LISA UTZSCHNEIDER: We’ve reached a scale and leadership position that’s resonating with public market investors. Given the high demand for global verification solutions, both for marketers and publishers, the timing felt right to take the company public.

How will this give IAS a competitive edge against other verification players, most notably DoubleVerify? How is IAS setting itself apart?

There are a couple of differentiators – the first is our global footprint. When you take a look at our revenue, 60% sits in the [United States] but 40% of it is international. We’ve had a deep footprint both in the EMEA and APAC for many years with deep partnerships around the world. We have over 2,000 loyal customers globally.

We continue to invest in emerging markets and the trend we’re seeing, especially over the last 12 to 18 months, is more and more Fortune 500 iconic brands, like Nestlé and Coke, are looking to partner with one verification provider globally. We’re signing lots of multiyear agreements because brands are seeing the strategic value and importance of brand safety and brand suitability.

It seems like every week there’s an ad tech company going public. Do you foresee a bubble?
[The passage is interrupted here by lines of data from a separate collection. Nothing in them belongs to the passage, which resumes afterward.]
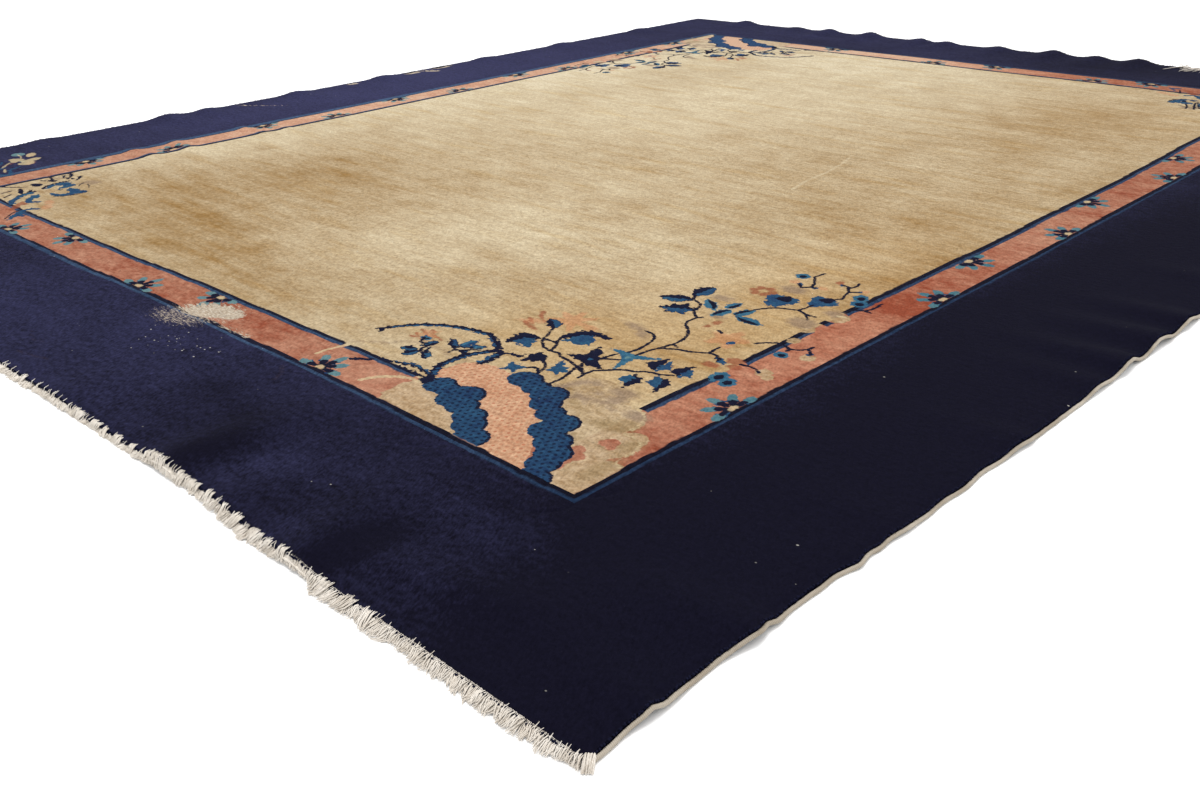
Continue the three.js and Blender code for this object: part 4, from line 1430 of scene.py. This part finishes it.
def woven_end(name, outward):
    bm = slab(*WEB_TILES, PILE_WIDTH, WEB_WIDTH, WEB_THICKNESS,
              aside=outward * (CLEARANCE + WEB_WIDTH / 2))
    mesh = bpy.data.meshes.new(name)
    bm.to_mesh(mesh)
    bm.free()
    strip_x, strip_y, strip_z = corners_of(mesh).T
    places = laid(strip_x, np.full(len(strip_x), outward * HALF_LENGTH), strip_z)
    places[:, 1] += strip_y / 1000
    lay(mesh, places)
    print(name, len(mesh.polygons), "faces")
    return add(name, mesh, fringe_yarn)


woven_end_near = woven_end("woven_end_near", -1)
woven_end_far = woven_end("woven_end_far", 1)

# %% [markdown]
# ## The ragged edge of the wool
# Seen from the side, the pile ends in a row of single tufts that lean out over
# the cord and the fringe. A row of short, thick tubes makes each side's edge.

# %% Edge tufts
edge_wool = Finish("edge_wool")
edge_place = edge_wool.node("ShaderNodeTexCoord", output="Object")
fine = {0: edge_place, "Scale": 400.0}
edge_noise = edge_wool.noise(
    edge_wool.node("ShaderNodeVectorMath", {"operation": "SCALE"}, fine), 2.0)
edge_colour = edge_wool.mix(edge_noise, tone(18, 18, 32), tone(32, 34, 58))
edge_wool.surface({"Base Color": edge_colour, **DULL})
TUFT_RADIUS, TUFT_PITCH, NEAR_TUFT_PITCH = 1.5, 2.1, 1.6
NEAR_DROP = 1.2  # how much lower the near end's tufts lie, under the climbing strands


def tuft_row(length, pitch, point_at, out_x, out_y):
    """Tufts along one side. point_at gives the flat point for a place along it."""
    near = out_y < 0
    count = int(length / pitch)
    paths = []
    for k in range(count):
        fx, fy = point_at(length * ((k + chance.uniform(0.1, 0.9)) / count - 0.5))
        inset = chance.uniform(0.8, 4.5)
        root = laid(fx - out_x * inset, fy - out_y * inset, 3.0)
        lean = chance.uniform(-0.5, 1.5) + (chance.uniform(0.8, 2.4) if near else 0)
        drop = chance.uniform(0, 2.2) + (NEAR_DROP if near else 0)
        tip = laid(fx, fy, PILE_THICKNESS - drop) + np.array([out_x, out_y, 0]) * lean / 1000
        along = np.array([abs(out_y), abs(out_x), 0]) * chance.uniform(-1.5, 1.5) / 1000
        paths.append([(root, 1.1), (tip + along, 0.75)])
    return paths


chance = np.random.default_rng(41)
tufts = tuft_row(PILE_LENGTH, TUFT_PITCH, lambda at: (HALF_WIDTH, at), 1, 0)
tufts += tuft_row(PILE_LENGTH, TUFT_PITCH, lambda at: (-HALF_WIDTH, at), -1, 0)
tufts += tuft_row(PILE_WIDTH, NEAR_TUFT_PITCH, lambda at: (at, -HALF_LENGTH), 0, -1)
tufts += tuft_row(PILE_WIDTH, TUFT_PITCH, lambda at: (at, HALF_LENGTH), 0, 1)
edge_tufts = threads("edge_tufts", tufts, TUFT_RADIUS / 1000, 6, edge_wool.material)

# %% [markdown]
# ## Putting the rug together
# All pieces ride on the one body, "root". The pile stands for the CAD carpet, the
# cords for the CAD cords and the strands for the CAD fringes.

# %% Every piece on the one body, and the CAD solids hidden
rug_pile = add("rug_pile", pile_mesh, wool.material)
for piece, slot in [(rug_pile, "wool_pile"), (edge_tufts, "wool_pile"),
                    (selvedge_right, "cotton_selvedge"), (selvedge_left, "cotton_selvedge"),
                    (warp_ends_near, "cotton_fringe"), (warp_ends_far, "cotton_fringe"),
                    (woven_end_near, "cotton_fringe"), (woven_end_far, "cotton_fringe")]:
    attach(piece, "root")
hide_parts("pile_carpet")
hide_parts("selvedge_cord_right")
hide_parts("selvedge_cord_left")
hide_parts("fringe_near")
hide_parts("fringe_far")
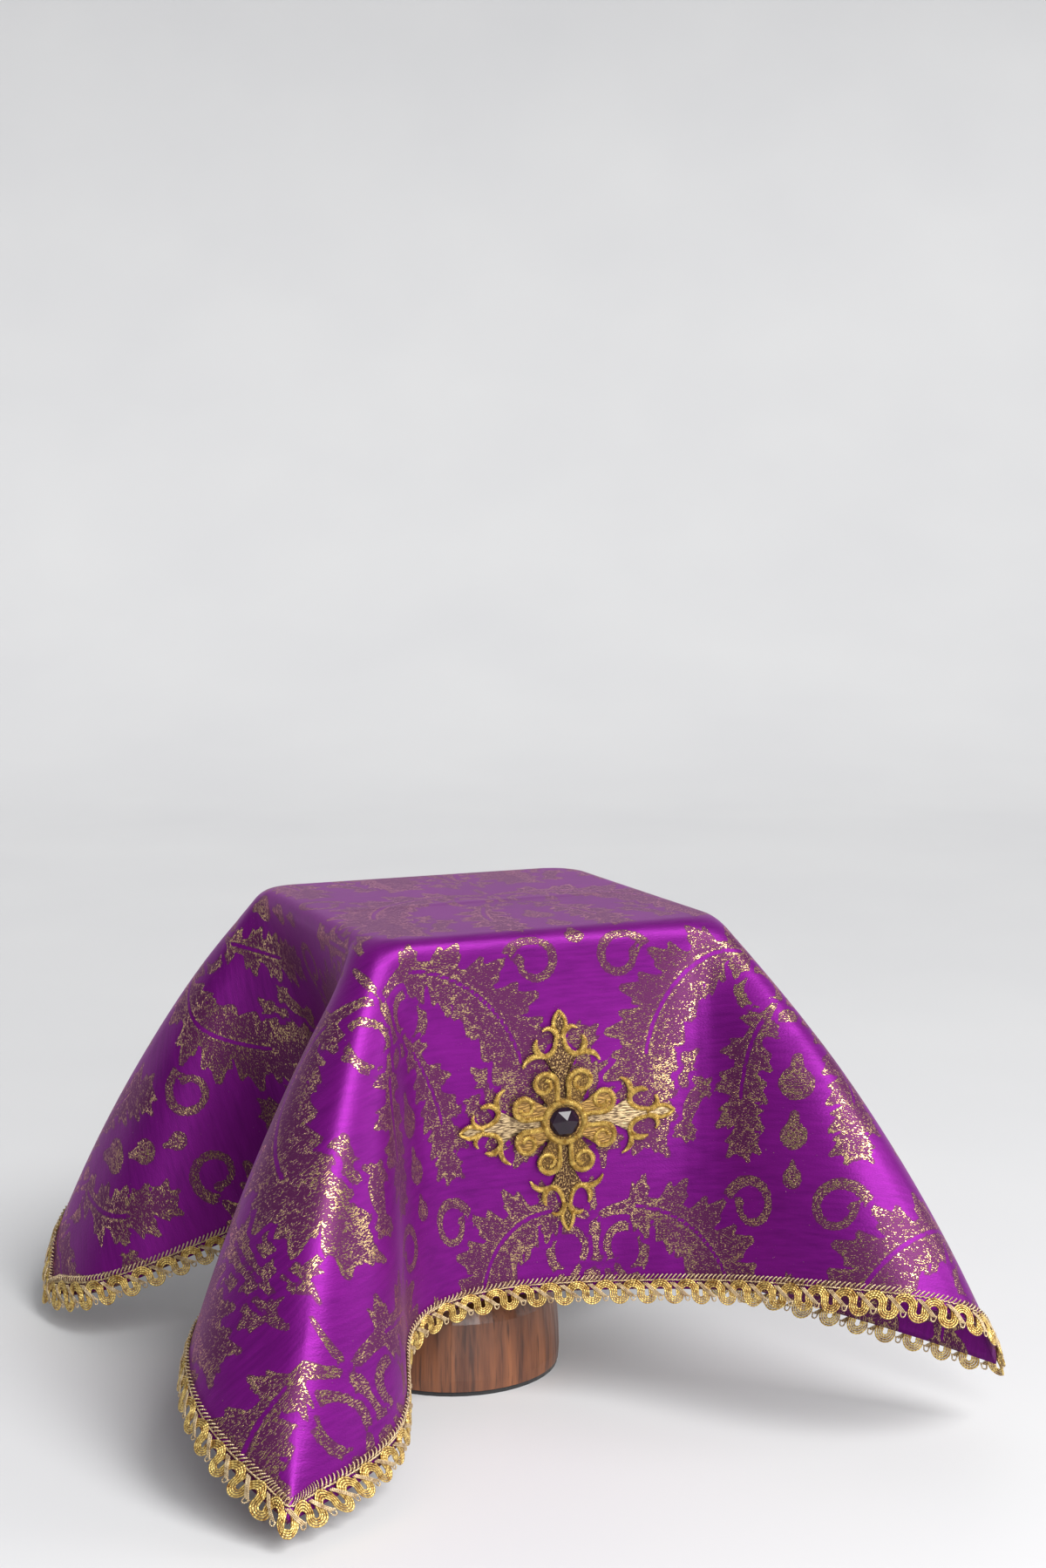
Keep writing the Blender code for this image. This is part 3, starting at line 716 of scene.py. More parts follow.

When you take a look at the size of the marketplace, last year digital advertising was $340 billion and it is projected to grow to $540 billion within the next couple of years. Digital advertising is absolutely here to stay and this is no bubble.

How will the funding be used to fuel the company’s expansion? What solutions is IAS looking to build out or expand? And could that include potential M&A deals?

There are a couple of promising growth accelerators. The first is programmatic. We continue to invest in programmatic; it continues to grow our business, especially that contextual targeting solution we launched last year.

The second is developing verification solutions for the live feeds in social platforms. Twitter announced at the end of last year they selected us and another player to build a solution this year and we’re heads down doing just that.

And the third promising opportunity is connected TV – it’s the first inning of a long game. In connected TV, there’s some very interesting technology out there regarding video classification, video imagery, and language translation. We’re excited about CTV and we’ll continue to invest in our M&A strategy.

How will the IPO help IAS maintain its integrations with DSPs?

With programmatic in particular, the sweet spot for IAS is our prebid contextual targeting solution. It will enable us to continue to innovate in contextual targeting and deepen our integrations with the DSPs.

With the growth of streaming and CTV, do you expect an increase in ad fraud? And could those scams move into audio and podcasts?

The digital ecosystem continues to grow. It also has become more complicated for marketers and media wastage is a massive problem for marketers and IAS is here to solve that problem.

With fraud detection alone, third-party research companies have cited fraud to be a $100 billion problem over the next couple of years. Marketers are really looking for sophisticated fraud detection solutions.

When it comes to fraud in CTV, what we’ve seen is higher detections of fraud in programmatic CTV. And as more and more marketers invest in programmatic CTV, we see it as an opportunity for IAS to continue to innovate and provide best in class fraud detection solutions across all of CTV, but in particular, programmatic CTV.